──────── DATASET EXCERPT

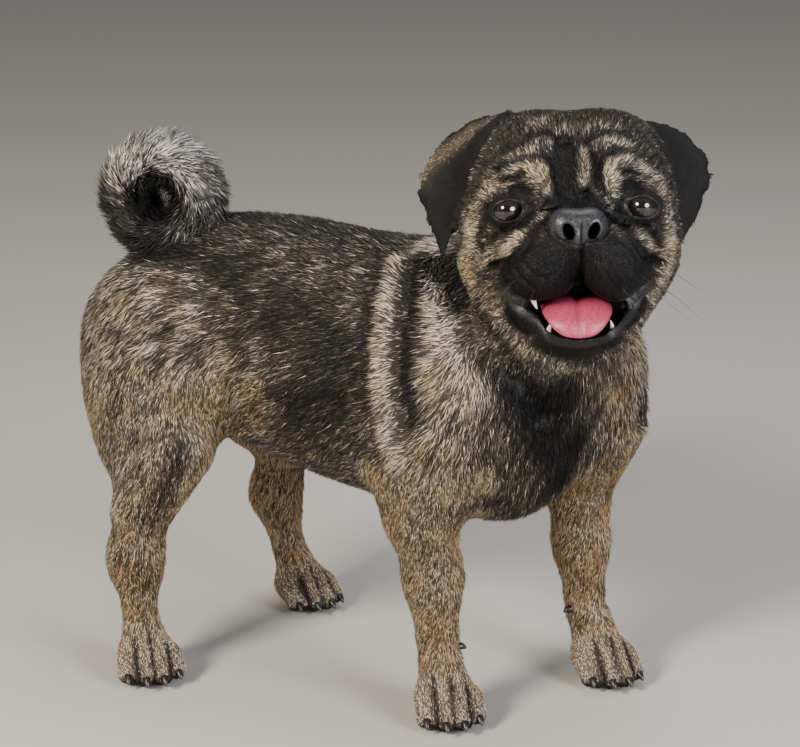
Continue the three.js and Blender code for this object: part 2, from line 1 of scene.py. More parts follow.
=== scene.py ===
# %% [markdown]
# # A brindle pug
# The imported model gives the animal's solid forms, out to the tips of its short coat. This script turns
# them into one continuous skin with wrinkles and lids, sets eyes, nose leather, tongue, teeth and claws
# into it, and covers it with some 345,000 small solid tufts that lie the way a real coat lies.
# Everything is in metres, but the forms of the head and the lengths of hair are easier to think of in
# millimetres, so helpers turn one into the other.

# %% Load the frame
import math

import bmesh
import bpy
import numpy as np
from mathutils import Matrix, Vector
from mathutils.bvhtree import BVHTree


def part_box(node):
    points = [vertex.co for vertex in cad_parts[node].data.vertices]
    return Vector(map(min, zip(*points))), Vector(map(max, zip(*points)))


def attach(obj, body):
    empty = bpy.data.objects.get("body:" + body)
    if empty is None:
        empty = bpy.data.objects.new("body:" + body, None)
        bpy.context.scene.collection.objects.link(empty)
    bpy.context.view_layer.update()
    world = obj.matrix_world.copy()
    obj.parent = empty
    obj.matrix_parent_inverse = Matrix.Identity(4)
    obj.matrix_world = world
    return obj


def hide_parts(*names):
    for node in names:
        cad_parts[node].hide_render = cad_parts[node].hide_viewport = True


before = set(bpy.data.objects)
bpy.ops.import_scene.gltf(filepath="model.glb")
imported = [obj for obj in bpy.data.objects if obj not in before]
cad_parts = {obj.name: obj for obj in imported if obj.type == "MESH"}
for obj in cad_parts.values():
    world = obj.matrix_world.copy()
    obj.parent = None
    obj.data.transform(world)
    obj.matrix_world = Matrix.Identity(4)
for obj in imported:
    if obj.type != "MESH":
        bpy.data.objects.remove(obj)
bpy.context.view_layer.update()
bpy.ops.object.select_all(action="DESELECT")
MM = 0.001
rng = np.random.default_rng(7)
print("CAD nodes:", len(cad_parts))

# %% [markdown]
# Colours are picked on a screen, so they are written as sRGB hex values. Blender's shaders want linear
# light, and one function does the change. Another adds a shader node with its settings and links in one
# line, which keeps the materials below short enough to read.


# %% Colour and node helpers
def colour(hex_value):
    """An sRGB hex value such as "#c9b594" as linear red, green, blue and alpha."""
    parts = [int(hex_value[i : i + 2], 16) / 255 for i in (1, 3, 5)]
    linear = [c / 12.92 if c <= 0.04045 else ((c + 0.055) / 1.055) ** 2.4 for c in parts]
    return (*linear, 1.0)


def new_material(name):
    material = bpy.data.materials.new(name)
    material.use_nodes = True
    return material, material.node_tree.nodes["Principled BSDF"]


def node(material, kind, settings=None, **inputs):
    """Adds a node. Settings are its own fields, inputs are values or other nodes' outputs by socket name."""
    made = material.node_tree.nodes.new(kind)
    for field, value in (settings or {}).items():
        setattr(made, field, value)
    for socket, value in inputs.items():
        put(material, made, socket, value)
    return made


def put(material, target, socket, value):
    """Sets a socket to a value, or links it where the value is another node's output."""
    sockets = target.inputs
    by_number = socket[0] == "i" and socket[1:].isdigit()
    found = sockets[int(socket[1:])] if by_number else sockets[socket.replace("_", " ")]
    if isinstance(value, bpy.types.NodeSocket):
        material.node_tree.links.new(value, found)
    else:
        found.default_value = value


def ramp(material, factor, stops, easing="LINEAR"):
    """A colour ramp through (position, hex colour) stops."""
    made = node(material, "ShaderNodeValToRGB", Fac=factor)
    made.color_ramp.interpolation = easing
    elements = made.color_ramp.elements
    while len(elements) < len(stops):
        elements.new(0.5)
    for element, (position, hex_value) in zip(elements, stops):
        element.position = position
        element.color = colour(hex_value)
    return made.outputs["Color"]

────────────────

## TASK BRIEF
Return nothing but the lines from the first line of the listing through the line with "import math", please, keeping every one of them unchanged.

## WRITTEN REPLY
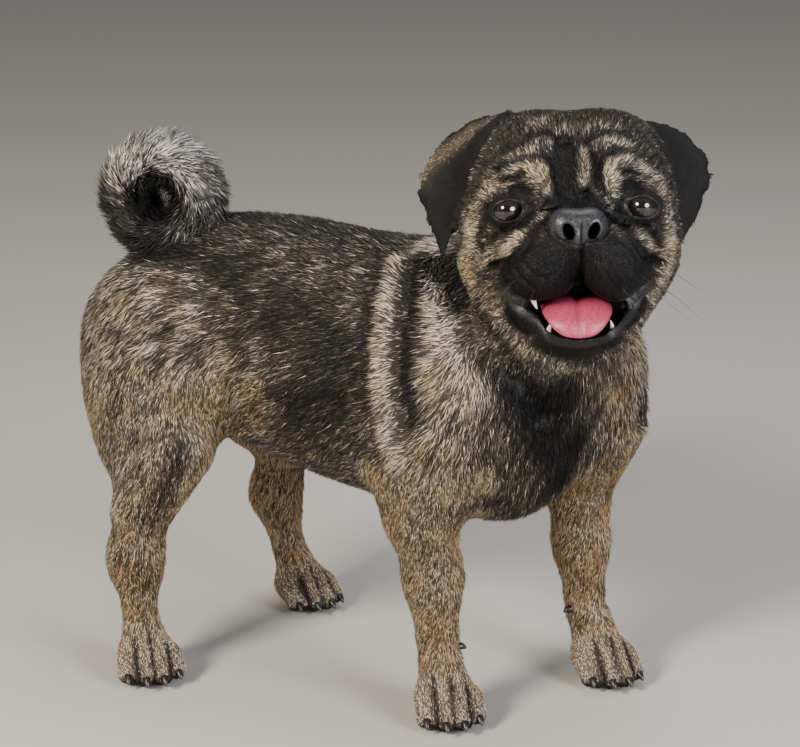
Continue the three.js and Blender code for this object: part 2, from line 1 of scene.py. More parts follow.
=== scene.py ===
# %% [markdown]
# # A brindle pug
# The imported model gives the animal's solid forms, out to the tips of its short coat. This script turns
# them into one continuous skin with wrinkles and lids, sets eyes, nose leather, tongue, teeth and claws
# into it, and covers it with some 345,000 small solid tufts that lie the way a real coat lies.
# Everything is in metres, but the forms of the head and the lengths of hair are easier to think of in
# millimetres, so helpers turn one into the other.

# %% Load the frame
import math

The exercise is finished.